In 2004, I was named one of Miami’s “30 Under 30” by Street Magazine, and was also profiled in the “Bedroom Rockers: Where DJs Call Home” coffee table book. In 2005, I was photographed for the cover of Miami New Times and for Miami SunPost, and was named one of BiZBashFla’s “20 Under 40”. In 2011, I received shout-outs in People Magazine and 944 Magazine. I spent 2018 DJing at Miami Beach Pride, Wynwood Pride, and at Anchorage Pride in Alaska! In 2019, my weekly DJ and Drag queer party “Double Stubble” at Gramps in Wynwood celebrated its 5th anniversary, and I was named Best DJ in Miami by South Florida Gay News. 2020 marked my first appearance at Gay8 Festival. Once COVID-19 caused us to quarantine, I created a Double Stubble section for “Virtual Pride by the South Florida Pride Collective,” spun at the opening night Drive-In celebration for the OUTshine Film Festival, and started live streaming DJ sets from my home (all of the sessions are available for free download on djhottpants.com). Double Stubble recently restarted at Gramps with safety protocols in place, and I am fortunate enough to be working part-time at Sweat Records in Little Haiti.

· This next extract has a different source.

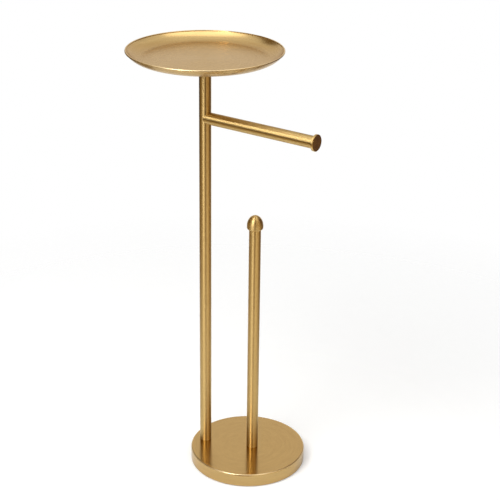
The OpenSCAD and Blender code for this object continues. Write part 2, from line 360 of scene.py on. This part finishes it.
lit = addNode(tree, "AddShader", {0: matt.outputs[0], 1: glow.outputs[0]})
faded = addNode(tree, "MixShader", {0: fade, 1: lit.outputs[0], 2: clear.outputs[0]})
addNode(tree, "OutputMaterial", {"Surface": faded.outputs[0]})
floorMesh.materials.append(floorSkin)

# White studio all round, at a softer level where it lights the floor and the object
studioSetup = {"seen": 1.0, "light": 0.5}
world = bpy.data.worlds.new("studio")
scene.world = world
world.use_nodes = True
tree = world.node_tree
tree.nodes.clear()
rays = addNode(tree, "LightPath").outputs
shown = rays["Is Camera Ray"]
for ray in ("Is Glossy Ray", "Is Transmission Ray"):
    shown = addNode(tree, "Math", {0: shown, 1: rays[ray]}, operation="MAXIMUM").outputs[0]
levels = {"Value": shown, "To Min": studioSetup["light"], "To Max": studioSetup["seen"]}
level = addNode(tree, "MapRange", levels).outputs["Result"]
white = addNode(tree, "Background", {"Color": (1, 1, 1, 1), "Strength": level})
addNode(tree, "OutputWorld", {"Surface": white.outputs[0]})


def softbox(name, angle, distance, height, size, watts, target):
    lamp = bpy.data.lights.new(name, "AREA")
    lamp.shape = "RECTANGLE"
    lamp.size, lamp.size_y = size
    lamp.energy = watts
    obj = bpy.data.objects.new(name, lamp)
    scene.collection.objects.link(obj)
    place = aroundObject(angle, distance, height)
    aim = (Vector(target) - place).to_track_quat("-Z", "Y").to_matrix().to_4x4()
    obj.matrix_world = Matrix.Translation(place) @ aim
    return obj


# A curved sheet outside the picture that glows with its own shade, a dim lamp that only the metal sees
# in its reflections. Its shade goes from the first to the second between the two heights of its grade
def card(name, angles, distance, span, shades, grade):
    mesh = bpy.data.meshes.new(name)
    shape = bmesh.new()
    ends = [shape.verts.new(aroundObject(angles[0], distance, z)) for z in span]
    side = shape.edges.new(ends)
    bmesh.ops.spin(
        shape,
        geom=ends + [side],
        cent=(0, 0, 0),
        axis=(0, 0, 1),
        angle=math.radians(angles[0] - angles[1]),
        steps=16,
    )
    shape.to_mesh(mesh)
    shape.free()
    obj = bpy.data.objects.new(name, mesh)
    scene.collection.objects.link(obj)
    material, tree = newMaterial(name)
    place = addNode(tree, "SeparateXYZ", {0: addNode(tree, "TexCoord").outputs["Object"]})
    climb = {"Value": place.outputs["Z"], "From Min": grade[0], "From Max": grade[1]}
    rise = addNode(tree, "MapRange", climb).outputs["Result"]
    tones = {0: rise, 6: linear(shades[0]), 7: linear(shades[1])}
    tone = addNode(tree, "Mix", tones, data_type="RGBA").outputs[2]
    glow = addNode(tree, "Emission", {"Color": tone, "Strength": 1.0})
    addNode(tree, "OutputMaterial", {"Surface": glow.outputs[0]})
    mesh.materials.append(material)
    obj.visible_camera = False
    obj.visible_diffuse = False
    obj.visible_shadow = False


# Softboxes: angle, distance, height, size, watts, and the point that they face
key = softbox("key softbox", 38, 1.0, 1.15, (0.36, 0.85), 8.6, (0, 0, 0.4))
key.visible_diffuse = False  # it draws the bright bands on the metal and throws no shadow on the floor
fill = softbox("fill softbox", 46, 1.0, 1.4, (0.9, 0.9), 13.5, (0, 0, 0.2))
fill.visible_glossy = False  # it only lights what is matt, such as the floor
softbox("top softbox", 0, 0.5, 2.1, (2.6, 1.2), 15, (0, 0, 0.2))

# Cards: name, angles from and to, distance, bottom and top, shades low and high, and grade
cards = (
    ("dark card front", (12, -14), 0.42, (0.0, 1.2), ("A4804C", "4A2C04"), (0.28, 0.42)),
    ("pale card front right", (-14, -40), 0.42, (0.0, 1.2), ("FFF4DA", "CCB080"), (0.28, 0.42)),
    ("tan card right", (-40, -72), 0.42, (0.0, 0.9), ("ECD6B0", "C4A470"), (0.28, 0.42)),
    ("brown card right", (-72, -88), 0.42, (0.0, 0.9), ("B49C7C", "907850"), (0.28, 0.42)),
    ("dark card back right", (-88, -145), 0.42, (0.0, 0.9), ("A08C70", "604A46"), (0.24, 0.38)),
    ("pale card back", (-145, -215), 1.5, (0.3, 2.6), ("EEE6DA", "EEE6DA"), (0.28, 0.42)),
    ("tan card front left", (12, 62), 0.6, (0.0, 0.5), ("F4E2C2", "6E5220"), (0.2, 0.34)),
    ("brown card left", (62, 95), 0.6, (0.0, 0.45), ("AC946C", "5A4420"), (0.26, 0.38)),
    ("dark card back left", (95, 145), 0.6, (0.0, 0.6), ("9C8864", "1E160A"), (0.26, 0.38)),
    ("tan card left above", (66, 95), 0.6, (0.45, 1.1), ("AA925E", "AA925E"), (0.28, 0.42)),
    ("brown card back left above", (95, 145), 0.6, (0.6, 1.1), ("7A6238", "7A6238"), (0.28, 0.42)),
)
for settings in cards:
    card(*settings)
print("camera, floor and lights set, with", len(cards), "cards")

Can you talk to us a bit about the challenges and lessons you’ve learned along the way. Looking back would you say it’s been easy or smooth in retrospect?
I always loved dancing and started my career in clubs as a promoter for Back Door Bamby on South Beach in 2002. When the owners of Poplife were opening their own club (the former I/O Lounge), they asked if I would put together a night for the club. To cut down on costs, I hired myself as a DJ. I was very lucky to get tutorials on spinning with CDs by the Poplife crew, tips on spinning vinyl from Deejay Smeejay, and a very generous vinyl starter kit from DJ Le Spam. When my night at I/O Lounge was over after a few months, I didn’t think that I’d ever DJ for someone else. Thankfully, Lolo hired me to DJ a side room at her weekly retro night (at the former Soho Lounge). I was asked to start DJing at art events, fundraisers and private parties, so I used my credit cards to get the DJ equipment and sound gear that I needed. It was a big investment! There were times that I was working four jobs at once, trying to make ends meet. My family was extremely supportive and had I not been able to live at my parent’s house; there is no way I could’ve continued this pursuit.

Appreciate you sharing that. What else should we know about what you do?
My favorite way to DJ is in an “open format” style – which lets me move from genre to genre but keeping a through-line by “beat matching” (keeping the tempo of the songs the same while transitioning). I truly love a wide variety of music, so being able to go from jazz and retro cocktail music to disco, R&B, country, hip-hop, classic rock, indie rock, electro, freestyle, Miami Bass, and beyond is always fun for me. The most obvious thing that sets me apart from other DJs is my ’80s-workout outfits… very Olivia Newton-John and Richard Simmons. It was fun and cheeky when I was a slender thing in my 20s, and it is now more ridiculous since I committed to a fully-bearded bear. Putting on the costume always helps me get in the right mindset. Dancing and lip-synching while I DJ is one of my favorite joys. I used to do it by myself in my bedroom, but it is even more fun to do in public.

Let’s talk about our city – what do you love? What do you not love?
The best thing about Miami is the melting pot of cultures. I feel so lucky to have grown up with a very diverse group of friends from different backgrounds and disparate parts of the county. That was one of the biggest benefits of the public magnet school system (even if I had to wake up at 5 am to catch the school bus). Although it is not limited to Miami-Dade County, the level of political corruption in this city has hindered our ability to be the best, most supportive, safe, and respectful place it can be. I remember when South Beach was only for retirees and gangs when Miami was labeled the most dangerous place in America when cities within the county declared bankruptcy, and when we had both the wealthiest and poorest cities in America located within miles of each other. These were all symptoms of much larger social issues that were not being properly addressed. It will take a lot of work and the right leadership, but we can be so much better. I love South Florida, even when it drives me crazy.